Evolution of City Ecology and Sustainable Urbanism
A comprehensive timeline of planning ideologies situates the project within the broader discourse of ecological urbanism. From early ideas such as Ebenezer Howard’s Garden City and Patrick Geddes’ regional planning, to landscape urbanism, bio-climatic design, and contemporary sustainable urbanism, the research traces how cities have progressively engaged with ecological thinking.
This historical grounding informs the project’s methodological framework, emphasizing that sustainable urbanism is not a fixed model but an evolving practice that integrates planning ideas, policies, and urban form.
From Fragmentation to Regeneration: A Design Framework
The project adopts a four-stage transformation model that moves from degenerative, resource-intensive urban systems toward regenerative design thinking:
- Applied Green Technologies – superficial ecological interventions with limited systemic impact.
- Integrated Design – alignment of tools, methods, and processes across disciplines.
- Repair and Reconciliation – restoring relationships between nature and society.
- Co-evolution of Humans and Nature – a regenerative synthesis where urban systems actively enhance ecological health.
This framework underpins the spatial and architectural strategies of the proposal, ensuring that sustainability is embedded at every scale, from regional planning to building design.
Site Context: Marve, Malvani, Mumbai
Located in the western periphery of Mumbai, the Marve, Malvani region serves as the site of investigation and intervention. Characterized by mangroves, creeks, wetlands, and informal settlements, the area represents a highly sensitive ecological zone under intense development pressure.
Satellite imagery and comparative mappings reveal how existing development plans prioritize affordable housing and urban expansion without fully acknowledging the ecological richness and lived realities of the site. This disconnect highlights the urgency for a sustainable urbanism approach that responds to both environmental and social contexts.
Layered Planning Through Ecological Intelligence
Drawing inspiration from Ian McHarg’s layered mapping methodology, the proposed land-use plan is developed through the superimposition of ecological layers such as vegetation, hydrology, topography, and existing settlements. Instead of imposing rigid zoning, the plan allows ecological systems to guide urban form.

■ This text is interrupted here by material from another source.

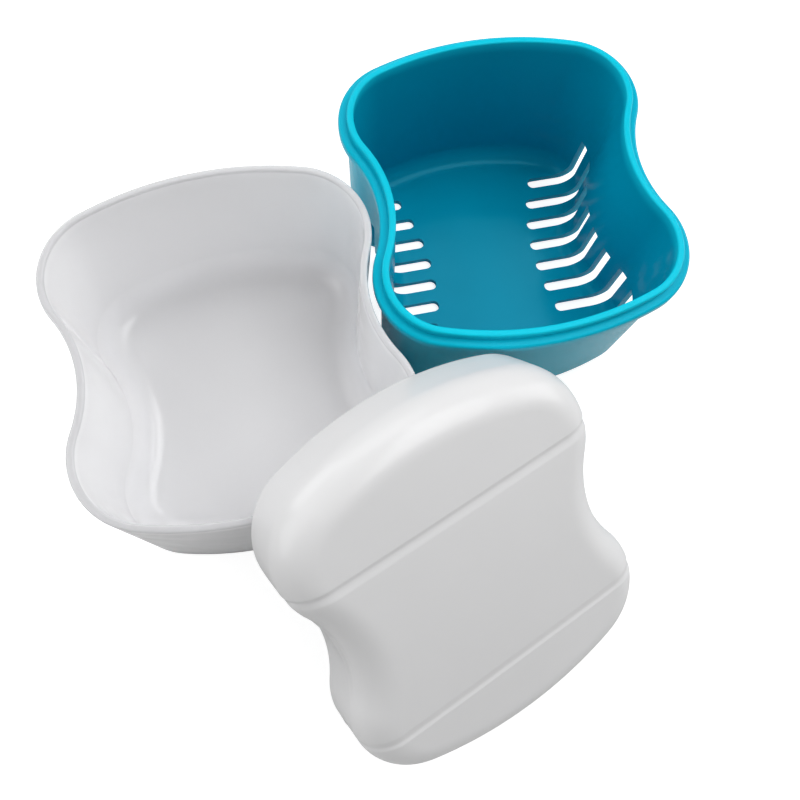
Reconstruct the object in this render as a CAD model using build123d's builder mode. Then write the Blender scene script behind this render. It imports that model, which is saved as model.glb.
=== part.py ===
"""Denture case: a soaking cup, a slotted rinse basket that hangs in it, and a domed lid.

All three pieces share one plan outline, an hourglass of bow, lobe and waist arcs. They stand apart,
as they do on a bathroom shelf while the case is open: the cup on its foot, the basket beside it, and
the lid leaning on the cup's rim. Millimetres, +Z up. The origin is the middle of the cup's foot, X runs
from waist to waist and Y from bow to bow.
"""

from build123d import *
from math import asin, atan2, cos, degrees, radians, sin, sqrt
import os

# Plan outline, measured at the rim
CASE_WIDTH = 87.0  # across the lobes
CASE_DEPTH = 96.0  # from bow to bow
BOW_RADIUS = 92.0
LOBE_RADIUS = 20.0
WAIST_RADIUS = 33.0

# Soaking cup
CUP_HEIGHT = 53.5
CUP_WALL = 1.9
CUP_FLOOR = 2.2
CUP_DRAFT = 1.0  # how far the foot lies inside the rim
CUP_FLOOR_FILLET = 9.0
CUP_FOOT_ROUND = 0.6
CUP_RIM_ROUND = 0.5

# Rinse basket
BASKET_RIM_CLEARANCE = 0.4  # to the cup's wall, just under the ledge
BASKET_FOOT_CLEARANCE = 1.2  # to the cup's wall, at the basket's foot
BASKET_FLOOR_GAP = 1.5  # left for the liquid between the two floors
BASKET_WALL = 2.0
BASKET_FLOOR = 2.0
BASKET_FLOOR_FILLET = 5.5
BASKET_FOOT_ROUND = 5.0
LEDGE_THICKNESS = 2.5
LEDGE_ROUND = 0.8
LIP_HEIGHT = 2.4  # above the ledge, where it centres the lid
LIP_ROUND = 0.5
SLOT_WIDTH = 3.1
SLOT_PITCH = 7.7
SLOT_ROWS = 8  # on each side
SLOT_RISE = 20.6  # top of the slots, up the basket's side
SLOT_TIP_REACH = 17.1  # middle of the floor to the arc that the inner tips lie on
SLOT_TIP_RADIUS = 72.0  # of that arc, which echoes the waist

# Lid
LID_HEIGHT = 23.4
LID_WALL = 2.0
LID_CLEARANCE = 0.4  # round the basket's lip
SKIRT_HEIGHT = 5.0
SKIRT_ROUND = 0.3
DOME_STEP = 0.35  # the dome stands this far inside the skirt
DOME_DRAFT = 0.3
DOME_WAIST_RADIUS = 29.0  # tighter than the skirt's, so that the step widens to a ledge at the waist
DOME_TOP_WAIST_RADIUS = 30.0
DOME_ROLL = 9.3
DOME_CROWN_RADIUS = 420.0
GROOVE_SPREAD = 46.6  # between the two grooves across the dome
GROOVE_WIDTH = 0.4
GROOVE_DEPTH = 0.6
END_CUSHION_ROUND = 3.0  # where the end cushions roll into the grooves
MIDDLE_CUSHION_ROUND = 1.0

# How the pieces stand
STAND_GAP = 3.15  # from the basket's lobe to the cup's waist
BASKET_SHIFT = 1.6  # of that lobe past the middle of the waist
BASKET_TURN = -3.4
LID_HEADING = 23.9  # the way the lid leans, turned from +Y
LID_SPIN = -8.5  # of the lid in its own plane
LID_REST_X = -2.25  # where its skirt rests on the near bow of the cup's rim
LID_REST_TURN = 32.8  # round the skirt's lobe, where it rests
LID_REST_GAP = 0.2

# Centres of the outline's arcs, and the angles that the arcs turn through
lobe_x = CASE_WIDTH / 2 - LOBE_RADIUS
bow_back = BOW_RADIUS - CASE_DEPTH / 2
lobe_y = sqrt((BOW_RADIUS - LOBE_RADIUS) ** 2 - lobe_x**2) - bow_back
bow_turn = degrees(atan2(lobe_x, lobe_y + bow_back))


def waist_centre(waist_radius):
    """Distance from the middle to the centre of a waist arc that touches both lobes."""
    return lobe_x + sqrt((LOBE_RADIUS + waist_radius) ** 2 - lobe_y**2)


def hourglass(inset=0.0, waist_radius=WAIST_RADIUS):
    """The plan outline, drawn an even inset inside the rim line, as a face."""
    waist_x = waist_centre(waist_radius)
    waist_turn = degrees(atan2(lobe_y, waist_x - lobe_x))
    lobe_arc = 90 - bow_turn + waist_turn
    with BuildSketch() as outline:
        with BuildLine():
            for side, facing in ((1, 0), (-1, 180)):
                CenterArc((0, -side * bow_back), BOW_RADIUS - inset, side * 90 - bow_turn, 2 * bow_turn)
                lobe = (side * lobe_x, side * lobe_y)
                CenterArc(lobe, LOBE_RADIUS - inset, facing - waist_turn, lobe_arc)
                lobe = (side * lobe_x, -side * lobe_y)
                CenterArc(lobe, LOBE_RADIUS - inset, facing + waist_turn - lobe_arc, lobe_arc)
                waist = (side * waist_x, 0)
                CenterArc(waist, waist_radius + inset, facing + 180 - waist_turn, 2 * waist_turn)
        make_face()
    return outline.sketch


def rim_edges(part, base, height):
    """Edges of a part that lie flat at a height above its base plane."""
    tolerance = 0.01
    return [
        edge
        for edge in part.edges()
        if all(abs(base.to_local_coords(edge @ along).Z - height) < tolerance for along in (0, 0.5, 1))
    ]


# ---------------------------------------------------------------- soaking cup
cup_base = Plane.XY

with BuildPart(cup_base) as soaking_cup:
    with BuildSketch(cup_base):
        add(hourglass(CUP_DRAFT))
    with BuildSketch(cup_base.offset(CUP_HEIGHT)):
        add(hourglass())
    loft()
    fillet(rim_edges(soaking_cup, cup_base, 0), CUP_FOOT_ROUND)
    with BuildSketch(cup_base.offset(CUP_FLOOR)):
        add(hourglass(CUP_WALL + CUP_DRAFT))
    with BuildSketch(cup_base.offset(CUP_HEIGHT)):
        add(hourglass(CUP_WALL))
    loft(mode=Mode.SUBTRACT)
    fillet(rim_edges(soaking_cup, cup_base, CUP_FLOOR), CUP_FLOOR_FILLET)
    fillet(rim_edges(soaking_cup, cup_base, CUP_HEIGHT), CUP_RIM_ROUND)

# ---------------------------------------------------------------- rinse basket
# The body hangs inside the cup from a ledge that lies on the cup's rim. A lip above it centres the lid.
body_depth = CUP_HEIGHT - CUP_FLOOR - BASKET_FLOOR_GAP
ledge_top = body_depth + LEDGE_THICKNESS
basket_height = ledge_top + LIP_HEIGHT
body_inset = CUP_WALL + BASKET_RIM_CLEARANCE
foot_inset = CUP_WALL + CUP_DRAFT + BASKET_FOOT_CLEARANCE
lip_inset = LID_WALL + LID_CLEARANCE

waist_reach = waist_centre(WAIST_RADIUS) - WAIST_RADIUS
basket_spot = (CASE_WIDTH / 2 + waist_reach + STAND_GAP, lobe_y + BASKET_SHIFT, 0)
basket_base = Plane(Location(basket_spot, (0, 0, BASKET_TURN)))

with BuildPart(basket_base) as rinse_basket:
    with BuildSketch(basket_base):
        add(hourglass(foot_inset))
    with BuildSketch(basket_base.offset(body_depth)):
        add(hourglass(body_inset))
    loft()
    fillet(rim_edges(rinse_basket, basket_base, 0), BASKET_FOOT_ROUND)
    with BuildSketch(basket_base.offset(body_depth)):
        add(hourglass())
    extrude(amount=LEDGE_THICKNESS)
    fillet(rim_edges(rinse_basket, basket_base, ledge_top), LEDGE_ROUND)
    with BuildSketch(basket_base.offset(ledge_top)):
        add(hourglass(lip_inset))
    extrude(amount=LIP_HEIGHT)
    with BuildSketch(basket_base.offset(BASKET_FLOOR)):
        add(hourglass(foot_inset + BASKET_WALL))
    with BuildSketch(basket_base.offset(basket_height)):
        add(hourglass(body_inset + BASKET_WALL))
    loft(mode=Mode.SUBTRACT)
    fillet(rim_edges(rinse_basket, basket_base, BASKET_FLOOR), BASKET_FLOOR_FILLET)
    fillet(rim_edges(rinse_basket, basket_base, basket_height), LIP_ROUND)
    # Drain slots run out across the floor from a rounded tip, round the fillet and up the side.
    with BuildSketch(basket_base):
        for row in range(SLOT_ROWS):
            slot_y = (row - (SLOT_ROWS - 1) / 2) * SLOT_PITCH
            tip_x = SLOT_TIP_REACH + SLOT_TIP_RADIUS - sqrt(SLOT_TIP_RADIUS**2 - slot_y**2)
            slot_length = CASE_WIDTH / 2 - tip_x
            for side in (1, -1):
                with Locations((side * (tip_x + SLOT_WIDTH / 2), slot_y)):
                    Circle(SLOT_WIDTH / 2)
                with Locations((side * (tip_x + SLOT_WIDTH / 2 + slot_length / 2), slot_y)):
                    Rectangle(slot_length, SLOT_WIDTH)
    extrude(amount=SLOT_RISE, mode=Mode.SUBTRACT)

# ---------------------------------------------------------------- lid
# It stands on the edge of its skirt and leans back until the skirt's inner edge rests on the near bow of
# the cup's rim.
rest_reach = LOBE_RADIUS - LID_WALL
rest_turn = radians(180 - LID_REST_TURN)
rest_x = rest_reach * cos(rest_turn) - lobe_x
rest_y = rest_reach * sin(rest_turn) + lobe_y
rest_on_skirt = Vector(rest_x, rest_y, 0).rotate(Axis.Z, LID_SPIN)
foot_to_middle = BOW_RADIUS - bow_back * cos(radians(LID_SPIN))
lean = degrees(asin((CUP_HEIGHT + LID_REST_GAP) / (rest_on_skirt.Y + foot_to_middle)))
lid_turn = Location((0, 0, 0), (0, 0, LID_HEADING)) * Location((0, 0, 0), (lean, 0, 0))
rim_y = bow_back - sqrt(BOW_RADIUS**2 - LID_REST_X**2)
rest_spot = Vector(LID_REST_X, rim_y, CUP_HEIGHT + LID_REST_GAP)
lid_spot = rest_spot - (lid_turn * Location(rest_on_skirt)).position
lid_base = Plane(Location(lid_spot) * lid_turn * Location((0, 0, 0), (0, 0, LID_SPIN)))


def dome(start, shrink=0.0):
    """The lid's puffy body from a start height up, shrunk evenly inwards."""
    with BuildPart() as body:
        with BuildSketch(Plane.XY.offset(start)):
            add(hourglass(DOME_STEP + shrink, DOME_WAIST_RADIUS))
        with BuildSketch(Plane.XY.offset(LID_HEIGHT)):
            add(hourglass(DOME_STEP + DOME_DRAFT + shrink, DOME_TOP_WAIST_RADIUS))
        loft()
        with Locations((0, 0, LID_HEIGHT - DOME_CROWN_RADIUS)):
            Sphere(DOME_CROWN_RADIUS - shrink, mode=Mode.INTERSECT)
        fillet(body.faces().filter_by(GeomType.SPHERE).edges(), DOME_ROLL - shrink)
    return body.part


def cushions():
    """The dome parted by two grooves with rolled shoulders, over a core that closes them below."""
    with BuildPart() as body:
        add(dome(SKIRT_HEIGHT))
        with Locations((0, -GROOVE_SPREAD / 2), (0, GROOVE_SPREAD / 2)):
            Box(CASE_WIDTH, GROOVE_WIDTH, 2 * LID_HEIGHT, mode=Mode.SUBTRACT)
        for picked, radius in (((0, 3), END_CUSHION_ROUND), ((1, 2), MIDDLE_CUSHION_ROUND)):
            walls = body.faces().filter_by(Axis.Y).sort_by(Axis.Y)
            shoulders = [edge for wall in picked for edge in walls[wall].edges().sort_by(Axis.Z)[1:]]
            fillet(shoulders, radius)
        add(dome(SKIRT_HEIGHT, GROOVE_DEPTH))
    return body.part


with BuildPart(lid_base) as lid:
    with BuildSketch(lid_base):
        add(hourglass())
    extrude(amount=SKIRT_HEIGHT)
    fillet(rim_edges(lid, lid_base, SKIRT_HEIGHT), SKIRT_ROUND)
    add(cushions())
    add(dome(SKIRT_HEIGHT - LID_WALL, LID_WALL), mode=Mode.SUBTRACT)
    with BuildSketch(lid_base):
        add(hourglass(LID_WALL))
    extrude(amount=SKIRT_HEIGHT - LID_WALL, mode=Mode.SUBTRACT)

soaking_cup.part.label = "soaking_cup"
rinse_basket.part.label = "rinse_basket"
lid.part.label = "lid"

os.makedirs("parts", exist_ok=True)
export_step(soaking_cup.part, "parts/soaking_cup.step")
export_step(rinse_basket.part, "parts/rinse_basket.step")
export_step(lid.part, "parts/lid.step")
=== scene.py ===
"""Dresses a denture case that stands open on a pale surface.

The pieces are a milky white soaking cup, a teal rinse basket beside it, and a white lid that leans on the
cup's rim. Each one is a moulded shell whose wall section is carried round the same hourglass plan.
"""

from math import radians

import bmesh
import bpy
import numpy as np
from bpy.props import FloatProperty, FloatVectorProperty, IntProperty, PointerProperty
from bpy.types import Operator, Panel, PropertyGroup
from mathutils import Matrix, Vector


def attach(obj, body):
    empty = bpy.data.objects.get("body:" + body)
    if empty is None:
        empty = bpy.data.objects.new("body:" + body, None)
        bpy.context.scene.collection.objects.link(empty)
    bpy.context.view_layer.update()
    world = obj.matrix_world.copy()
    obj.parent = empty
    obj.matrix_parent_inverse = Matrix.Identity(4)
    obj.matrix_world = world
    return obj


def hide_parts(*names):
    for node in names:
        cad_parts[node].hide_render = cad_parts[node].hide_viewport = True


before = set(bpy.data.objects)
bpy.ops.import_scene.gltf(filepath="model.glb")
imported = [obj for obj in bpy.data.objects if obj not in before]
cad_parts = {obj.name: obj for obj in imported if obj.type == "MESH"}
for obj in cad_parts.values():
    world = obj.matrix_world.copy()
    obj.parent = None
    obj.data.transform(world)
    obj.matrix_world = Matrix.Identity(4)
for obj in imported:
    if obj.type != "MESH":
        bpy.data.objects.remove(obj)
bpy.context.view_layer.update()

bl_info = {
    "name": "Denture Case",
    "version": (1, 0, 0),
    "blender": (4, 5, 0),
    "location": "View3D > Sidebar > Denture Case",
    "description": "Models a soaking cup, a rinse basket and a lid that share an hourglass plan",
    "category": "Add Mesh",
}

MM = 0.001


def length(name, description, millimetres):
    """A length property with its default given in millimetres."""
    return FloatProperty(name=name, description=description, default=millimetres * MM, unit="LENGTH")


def colour(name, description, rgb):
    """A linear colour property."""
    return FloatVectorProperty(
        name=name, description=description, default=rgb, size=3, min=0.0, max=1.0, subtype="COLOR"
    )


def angle(name, description, degrees):
    """An angle property with its default given in degrees."""
    return FloatProperty(name=name, description=description, default=radians(degrees), unit="ROTATION")


def power(name, description, watts):
    """The power of a light."""
    return FloatProperty(name=name, description=description, default=watts, unit="POWER")


def location(name, description, metres):
    """A place in space, in metres."""
    return FloatVectorProperty(
        name=name, description=description, default=metres, subtype="TRANSLATION", unit="LENGTH"
    )


def share(name, description, default):
    """A factor from 0 to 1."""
    return FloatProperty(
        name=name, description=description, default=default, min=0.0, max=1.0, subtype="FACTOR"
    )


# ---------------------------------------------------------------- settings


class OutlineSettings(PropertyGroup):
    """The plan outline that all three pieces share, measured at the rim."""

    width: length("Width", "Across the lobes", 87.0)
    depth: length("Depth", "From bow to bow", 96.0)
    bow_radius: length("Bow radius", "Of the front and back", 92.0)
    lobe_radius: length("Lobe radius", "Of the four corners", 20.0)
    waist_radius: length("Waist radius", "Of the pinched sides", 33.0)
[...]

Natural vegetation networks, stormwater corridors, retention ponds, and green buffers become structuring elements of the masterplan. Built development is carefully inserted where ecological resilience can be maintained, creating a balanced relationship between density and environmental capacity.


Design Guidelines for a Sustainable Habitat
A comprehensive set of urban and architectural guidelines translates sustainable urbanism principles into tangible design strategies. These include:
- Contextual building heights to maintain human scale
- Adequate distances between buildings for light and ventilation
- Pedestrian-oriented circulation networks
- Distributed open spaces integrated with ecological corridors
- Porous ground edges that encourage social interaction
- Green roofs, urban drainage systems, and on-site water management
- Facade screens and vegetation for thermal comfort
- Waste recycling, composting, and community-based sustainability systems
Developed through case studies and informed by Christopher Alexander’s Pattern Language, these guidelines ensure that sustainability is experiential, not merely technical.

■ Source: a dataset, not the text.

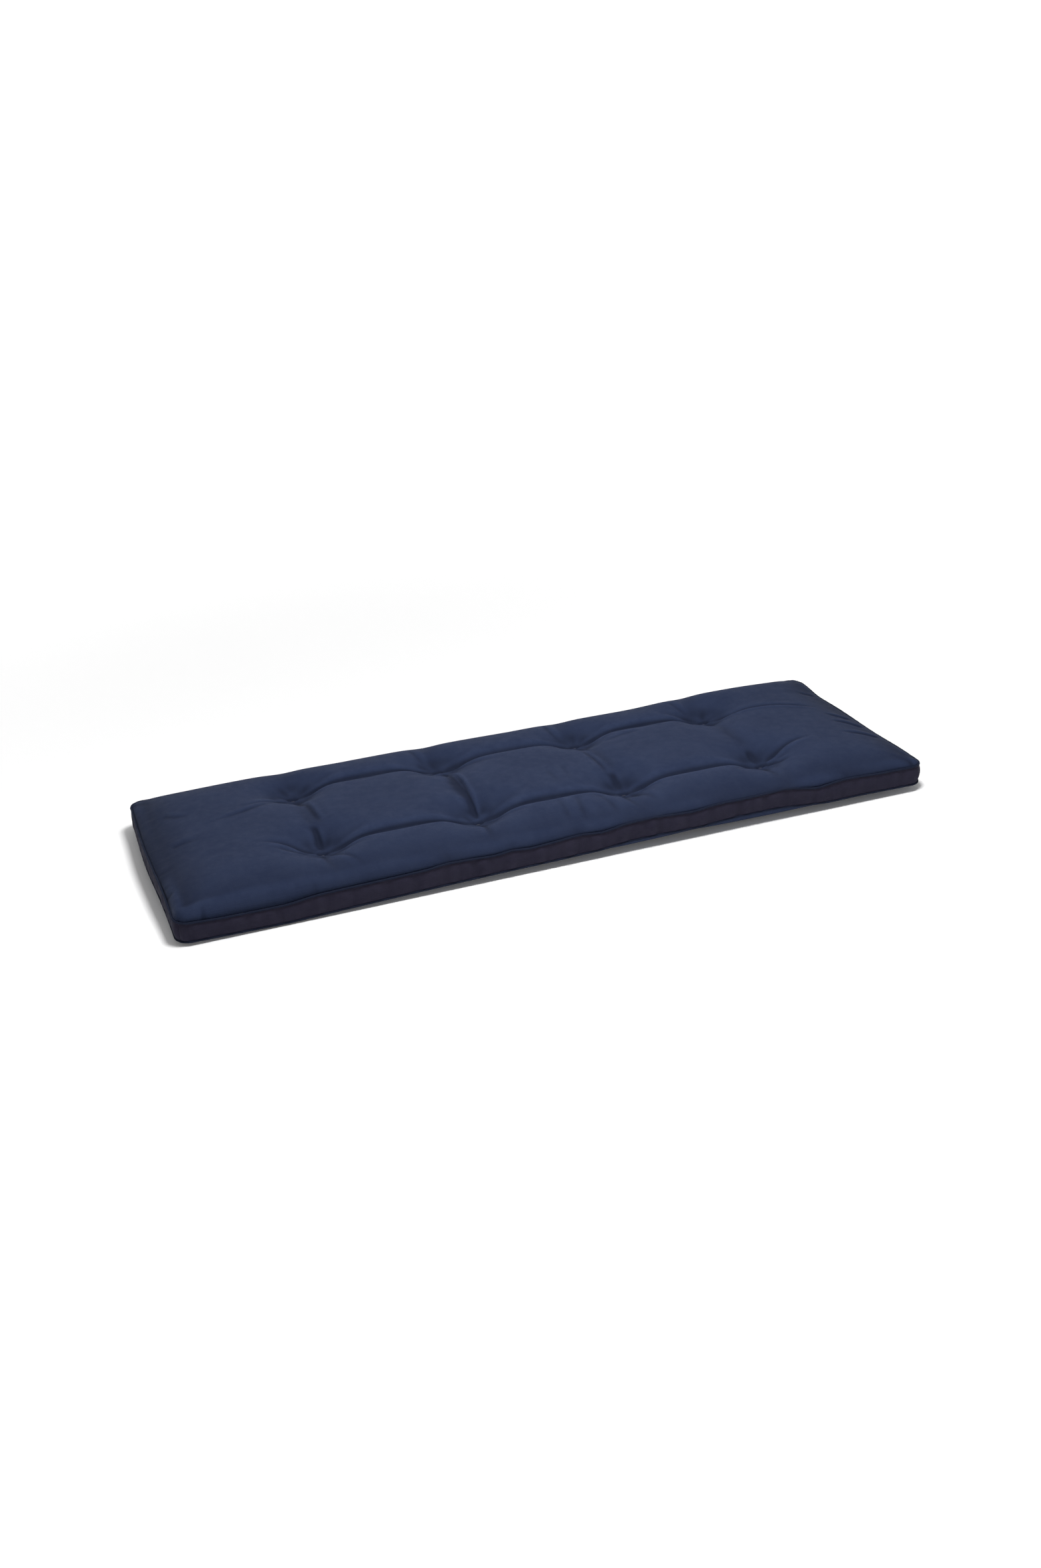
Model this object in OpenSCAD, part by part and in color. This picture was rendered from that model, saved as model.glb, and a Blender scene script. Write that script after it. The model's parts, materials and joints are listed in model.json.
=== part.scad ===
// Tufted mattress: a boxed and piped cloth cover, a foam core between two pads
// of wadding, and twine loops that draw the two faces together.
// Millimetres. The origin is at the middle of the underside, +X runs along the
// length, +Y towards the back and +Z up.

/* [Mattress] */
// Length between the end seams
length = 1500; // [1250:10:2000]
// Width between the front and back seams
width = 500; // [460:10:700]
// Height of the border between its two seams
border_h = 40; // [34:1:80]
// Rise of the top panel above its seam
top_crown = 35; // [20:1:50]
// Drop of the bottom panel below its seam
bottom_crown = 15; // [12:1:25]
// Radius of the corners in plan
corner_r = 18; // [15:1:40]

/* [Tufts] */
// Tufts in each of the two rows
tufts_per_row = 4; // [2:1:4]
// Distance between tufts along a row
tuft_pitch = 300; // [240:10:340]
// Distance between the two rows
row_gap = 250; // [210:10:270]
// Radius of the dimple round a tuft
dimple_r = 95; // [60:5:100]
// How far a tuft is drawn past the level of the seam
tuft_sink = 3; // [0:0.5:4]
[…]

Housing Typologies for Density with Dignity
The housing strategy explores multiple typologies designed to achieve efficiency, flexibility, and higher density while maintaining a low-rise urban form. Single-loaded corridors, double-loaded corridors, modular units, and internal courtyards are tested to optimize daylight, ventilation, and social interaction.
Comparative analyses demonstrate how different configurations perform in terms of density, ground coverage, and environmental quality. The result is a housing ecosystem that supports diverse lifestyles while remaining deeply connected to landscape systems.
Masterplan: The City as a Living Organism
The final masterplan synthesizes ecological networks, housing clusters, public spaces, and productive landscapes into a cohesive urban fabric. Green corridors connect wetlands to forests, water systems are integrated into everyday public spaces, and residential clusters are interwoven with community amenities and urban agriculture.
This vision of sustainable urbanism treats the city not as a static object, but as a productive organism: a living system where human habitation and natural processes co-exist, adapt, and evolve together.
Productive Organism: Sustainable Living Habitat in Urban Peripheries presents a compelling model for future urban development in ecologically sensitive contexts. By aligning architecture, landscape, and planning through the lens of sustainable urbanism, the project demonstrates how cities can grow responsibly while enhancing ecological resilience and social well-being.
The thesis by Amod Nargund offers a timely and relevant framework for rethinking urban peripheries, not as leftover spaces, but as critical territories for building a more sustainable, regenerative urban future.